Request: Copy every entry exactly.

━━━ Dataset content

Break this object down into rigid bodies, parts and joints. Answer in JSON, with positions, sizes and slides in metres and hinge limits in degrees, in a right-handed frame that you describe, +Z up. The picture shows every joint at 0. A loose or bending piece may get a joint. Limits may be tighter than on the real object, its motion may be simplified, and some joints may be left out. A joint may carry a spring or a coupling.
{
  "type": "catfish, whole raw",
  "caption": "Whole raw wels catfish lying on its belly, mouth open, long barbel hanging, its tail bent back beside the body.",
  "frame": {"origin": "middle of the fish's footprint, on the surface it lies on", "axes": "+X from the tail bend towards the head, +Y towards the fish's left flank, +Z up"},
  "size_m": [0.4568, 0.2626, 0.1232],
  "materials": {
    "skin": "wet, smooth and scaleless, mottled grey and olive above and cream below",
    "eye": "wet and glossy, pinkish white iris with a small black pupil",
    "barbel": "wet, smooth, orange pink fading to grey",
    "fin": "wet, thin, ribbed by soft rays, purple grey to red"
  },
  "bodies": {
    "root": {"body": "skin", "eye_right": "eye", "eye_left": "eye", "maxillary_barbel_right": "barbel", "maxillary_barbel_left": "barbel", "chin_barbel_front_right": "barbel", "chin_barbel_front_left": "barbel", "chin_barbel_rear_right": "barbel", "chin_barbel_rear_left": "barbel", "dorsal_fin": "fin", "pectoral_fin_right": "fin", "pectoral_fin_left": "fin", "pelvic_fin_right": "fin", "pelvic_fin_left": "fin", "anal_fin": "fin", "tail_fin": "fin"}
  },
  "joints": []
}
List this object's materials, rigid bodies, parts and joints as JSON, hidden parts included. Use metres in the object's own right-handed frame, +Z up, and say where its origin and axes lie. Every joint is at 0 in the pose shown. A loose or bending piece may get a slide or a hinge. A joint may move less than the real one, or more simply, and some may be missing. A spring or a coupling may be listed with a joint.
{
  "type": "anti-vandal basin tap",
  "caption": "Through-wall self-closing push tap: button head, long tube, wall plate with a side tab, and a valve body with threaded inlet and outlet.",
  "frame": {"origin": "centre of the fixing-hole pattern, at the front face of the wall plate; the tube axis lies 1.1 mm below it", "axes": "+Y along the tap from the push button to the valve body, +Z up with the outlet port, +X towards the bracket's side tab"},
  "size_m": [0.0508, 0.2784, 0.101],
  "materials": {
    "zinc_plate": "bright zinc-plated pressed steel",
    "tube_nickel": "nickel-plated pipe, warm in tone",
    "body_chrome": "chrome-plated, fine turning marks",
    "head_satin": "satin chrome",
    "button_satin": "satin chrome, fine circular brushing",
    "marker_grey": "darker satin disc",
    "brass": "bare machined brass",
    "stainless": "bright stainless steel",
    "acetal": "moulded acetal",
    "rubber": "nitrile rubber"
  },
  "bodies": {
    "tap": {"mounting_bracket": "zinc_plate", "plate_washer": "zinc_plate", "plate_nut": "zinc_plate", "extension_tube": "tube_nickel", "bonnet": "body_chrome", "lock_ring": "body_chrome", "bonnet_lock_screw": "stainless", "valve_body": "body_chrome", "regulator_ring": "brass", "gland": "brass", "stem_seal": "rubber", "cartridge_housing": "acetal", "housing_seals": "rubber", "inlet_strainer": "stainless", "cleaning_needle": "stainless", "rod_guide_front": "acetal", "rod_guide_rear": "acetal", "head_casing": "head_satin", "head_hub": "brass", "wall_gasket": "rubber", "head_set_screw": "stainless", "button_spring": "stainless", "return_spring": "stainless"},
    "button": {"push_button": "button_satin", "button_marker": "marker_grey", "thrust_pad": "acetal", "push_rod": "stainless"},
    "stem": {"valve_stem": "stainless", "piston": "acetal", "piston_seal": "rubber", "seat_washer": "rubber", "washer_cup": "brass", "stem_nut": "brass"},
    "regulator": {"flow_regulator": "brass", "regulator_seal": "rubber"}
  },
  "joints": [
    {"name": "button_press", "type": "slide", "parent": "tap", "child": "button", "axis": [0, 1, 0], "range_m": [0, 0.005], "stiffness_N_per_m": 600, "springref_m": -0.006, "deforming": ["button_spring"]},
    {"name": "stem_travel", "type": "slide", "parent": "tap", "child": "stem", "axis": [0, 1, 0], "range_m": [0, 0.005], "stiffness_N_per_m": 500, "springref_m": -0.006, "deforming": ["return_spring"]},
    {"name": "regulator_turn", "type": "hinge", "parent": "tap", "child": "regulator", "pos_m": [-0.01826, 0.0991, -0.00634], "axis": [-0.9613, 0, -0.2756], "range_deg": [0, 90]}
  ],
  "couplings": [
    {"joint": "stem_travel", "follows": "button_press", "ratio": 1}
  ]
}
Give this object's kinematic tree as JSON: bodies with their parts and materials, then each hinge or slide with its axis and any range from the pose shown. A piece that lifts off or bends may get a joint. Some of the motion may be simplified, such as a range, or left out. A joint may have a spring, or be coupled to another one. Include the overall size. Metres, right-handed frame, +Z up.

━━━━━━

Full answer:
Break this object down into rigid bodies, parts and joints. Answer in JSON, with positions, sizes and slides in metres and hinge limits in degrees, in a right-handed frame that you describe, +Z up. The picture shows every joint at 0. A loose or bending piece may get a joint. Limits may be tighter than on the real object, its motion may be simplified, and some joints may be left out. A joint may carry a spring or a coupling.
{
  "type": "catfish, whole raw",
  "caption": "Whole raw wels catfish lying on its belly, mouth open, long barbel hanging, its tail bent back beside the body.",
  "frame": {"origin": "middle of the fish's footprint, on the surface it lies on", "axes": "+X from the tail bend towards the head, +Y towards the fish's left flank, +Z up"},
  "size_m": [0.4568, 0.2626, 0.1232],
  "materials": {
    "skin": "wet, smooth and scaleless, mottled grey and olive above and cream below",
    "eye": "wet and glossy, pinkish white iris with a small black pupil",
    "barbel": "wet, smooth, orange pink fading to grey",
    "fin": "wet, thin, ribbed by soft rays, purple grey to red"
  },
  "bodies": {
    "root": {"body": "skin", "eye_right": "eye", "eye_left": "eye", "maxillary_barbel_right": "barbel", "maxillary_barbel_left": "barbel", "chin_barbel_front_right": "barbel", "chin_barbel_front_left": "barbel", "chin_barbel_rear_right": "barbel", "chin_barbel_rear_left": "barbel", "dorsal_fin": "fin", "pectoral_fin_right": "fin", "pectoral_fin_left": "fin", "pelvic_fin_right": "fin", "pelvic_fin_left": "fin", "anal_fin": "fin", "tail_fin": "fin"}
  },
  "joints": []
}
List this object's materials, rigid bodies, parts and joints as JSON, hidden parts included. Use metres in the object's own right-handed frame, +Z up, and say where its origin and axes lie. Every joint is at 0 in the pose shown. A loose or bending piece may get a slide or a hinge. A joint may move less than the real one, or more simply, and some may be missing. A spring or a coupling may be listed with a joint.
{
  "type": "anti-vandal basin tap",
  "caption": "Through-wall self-closing push tap: button head, long tube, wall plate with a side tab, and a valve body with threaded inlet and outlet.",
  "frame": {"origin": "centre of the fixing-hole pattern, at the front face of the wall plate; the tube axis lies 1.1 mm below it", "axes": "+Y along the tap from the push button to the valve body, +Z up with the outlet port, +X towards the bracket's side tab"},
  "size_m": [0.0508, 0.2784, 0.101],
  "materials": {
    "zinc_plate": "bright zinc-plated pressed steel",
    "tube_nickel": "nickel-plated pipe, warm in tone",
    "body_chrome": "chrome-plated, fine turning marks",
    "head_satin": "satin chrome",
    "button_satin": "satin chrome, fine circular brushing",
    "marker_grey": "darker satin disc",
    "brass": "bare machined brass",
    "stainless": "bright stainless steel",
    "acetal": "moulded acetal",
    "rubber": "nitrile rubber"
  },
  "bodies": {
    "tap": {"mounting_bracket": "zinc_plate", "plate_washer": "zinc_plate", "plate_nut": "zinc_plate", "extension_tube": "tube_nickel", "bonnet": "body_chrome", "lock_ring": "body_chrome", "bonnet_lock_screw": "stainless", "valve_body": "body_chrome", "regulator_ring": "brass", "gland": "brass", "stem_seal": "rubber", "cartridge_housing": "acetal", "housing_seals": "rubber", "inlet_strainer": "stainless", "cleaning_needle": "stainless", "rod_guide_front": "acetal", "rod_guide_rear": "acetal", "head_casing": "head_satin", "head_hub": "brass", "wall_gasket": "rubber", "head_set_screw": "stainless", "button_spring": "stainless", "return_spring": "stainless"},
    "button": {"push_button": "button_satin", "button_marker": "marker_grey", "thrust_pad": "acetal", "push_rod": "stainless"},
    "stem": {"valve_stem": "stainless", "piston": "acetal", "piston_seal": "rubber", "seat_washer": "rubber", "washer_cup": "brass", "stem_nut": "brass"},
    "regulator": {"flow_regulator": "brass", "regulator_seal": "rubber"}
  },
  "joints": [
    {"name": "button_press", "type": "slide", "parent": "tap", "child": "button", "axis": [0, 1, 0], "range_m": [0, 0.005], "stiffness_N_per_m": 600, "springref_m": -0.006, "deforming": ["button_spring"]},
    {"name": "stem_travel", "type": "slide", "parent": "tap", "child": "stem", "axis": [0, 1, 0], "range_m": [0, 0.005], "stiffness_N_per_m": 500, "springref_m": -0.006, "deforming": ["return_spring"]},
    {"name": "regulator_turn", "type": "hinge", "parent": "tap", "child": "regulator", "pos_m": [-0.01826, 0.0991, -0.00634], "axis": [-0.9613, 0, -0.2756], "range_deg": [0, 90]}
  ],
  "couplings": [
    {"joint": "stem_travel", "follows": "button_press", "ratio": 1}
  ]
}
Give this object's kinematic tree as JSON: bodies with their parts and materials, then each hinge or slide with its axis and any range from the pose shown. A piece that lifts off or bends may get a joint. Some of the motion may be simplified, such as a range, or left out. A joint may have a spring, or be coupled to another one. Include the overall size. Metres, right-handed frame, +Z up.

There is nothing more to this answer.